Provided data →
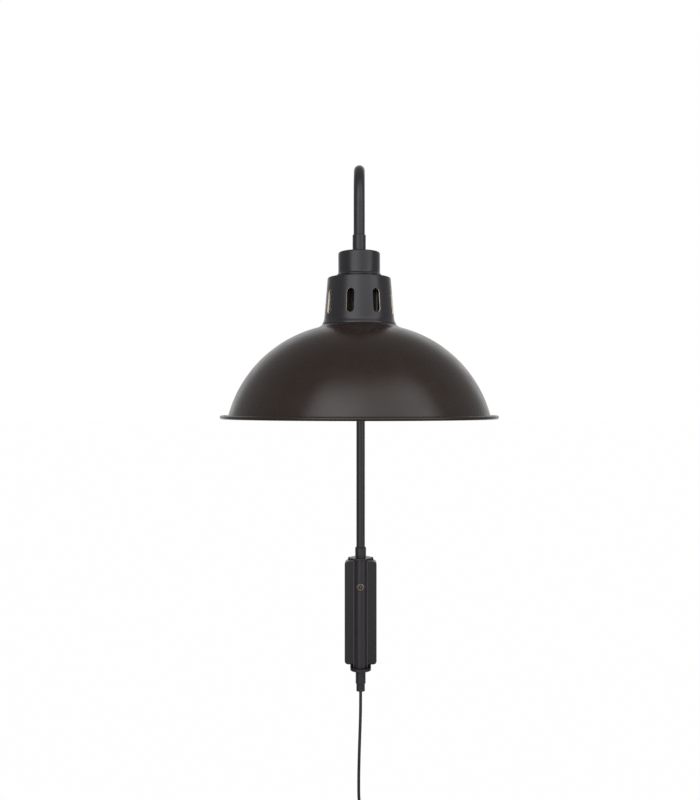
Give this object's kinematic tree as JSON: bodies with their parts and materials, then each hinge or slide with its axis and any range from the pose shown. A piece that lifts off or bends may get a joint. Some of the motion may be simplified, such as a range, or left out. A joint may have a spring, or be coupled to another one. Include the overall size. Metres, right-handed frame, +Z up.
{
  "type": "swing-arm wall lamp",
  "caption": "Plug-in wall lamp: a hooped tube swivels in a slim wall body and carries a vented dome shade; the cord hangs from the tube's lower end.",
  "frame": {"origin": "middle of the wall plate's back face, on the wall", "axes": "+Z up, +Y into the wall, -Y towards the front, +X to the right seen from the front"},
  "size_m": [0.31, 0.499, 1.0115],
  "materials": {
    "body_paint": "satin charcoal powder coat",
    "arm_paint": "satin charcoal powder coat",
    "shade_paint": "satin charcoal lacquer",
    "dome_paint": "satin warm black lacquer, light inside",
    "plate_steel": "black paint",
    "dark_screw": "blackened steel",
    "bronze_screw": "bronze-brown plated steel",
    "black_nylon": "moulded",
    "brass": "plain",
    "rivet_alu": "plain",
    "bakelite": "moulded",
    "ceramic": "glazed ceramic",
    "copper": "bare copper",
    "cord_pvc": "soft black sheath",
    "tie_strap": "hook-and-loop strap",
    "pin_metal": "nickel-plated brass"
  },
  "bodies": {
    "root": {"wall_plate": "plate_steel", "housing": "body_paint", "housing_screws": "dark_screw", "top_disc": "body_paint", "bottom_cup": "body_paint", "upper_bush": "black_nylon", "lower_bush": "black_nylon", "thrust_washer": "black_nylon", "friction_pad": "black_nylon", "cord": "cord_pvc", "cord_coil": "cord_pvc", "coil_tie": "tie_strap", "plug_body": "cord_pvc", "plug_pins": "pin_metal"},
    "clamp": {"clamp_screw": "bronze_screw"},
    "arm": {"arm_tube": "arm_paint", "upper_collar": "arm_paint", "lower_collar": "arm_paint", "front_collar": "arm_paint", "collar_grub_screws": "dark_screw", "nipple": "brass", "cap_nut": "brass", "shade_cap": "shade_paint", "vented_neck": "shade_paint", "dome_shade": "dome_paint", "neck_rivets": "rivet_alu", "holder_cap": "bakelite", "holder_sleeve": "bakelite", "holder_insert": "ceramic", "screw_shell": "brass", "centre_contact": "brass", "terminal_screws": "brass", "shade_ring": "bakelite", "inner_cable": "cord_pvc", "lead_wires": "copper", "cord_bush": "black_nylon"}
  },
  "joints": [
    {"name": "arm_swivel", "type": "hinge", "parent": "root", "child": "arm", "pos_m": [0, -0.024, 0], "axis": [0, 0, 1], "range_deg": [-65, 65]},
    {"name": "clamp_turn", "type": "hinge", "parent": "root", "child": "clamp", "pos_m": [0, -0.033, 0.0384], "axis": [0, -1, 0], "range_deg": [0, 180]}
  ]
}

Exercise goal → Every line above that contains the word "hinge" should be reported.

Solution below →
Give this object's kinematic tree as JSON: bodies with their parts and materials, then each hinge or slide with its axis and any range from the pose shown. A piece that lifts off or bends may get a joint. Some of the motion may be simplified, such as a range, or left out. A joint may have a spring, or be coupled to another one. Include the overall size. Metres, right-handed frame, +Z up.
    {"name": "arm_swivel", "type": "hinge", "parent": "root", "child": "arm", "pos_m": [0, -0.024, 0], "axis": [0, 0, 1], "range_deg": [-65, 65]},
    {"name": "clamp_turn", "type": "hinge", "parent": "root", "child": "clamp", "pos_m": [0, -0.033, 0.0384], "axis": [0, -1, 0], "range_deg": [0, 180]}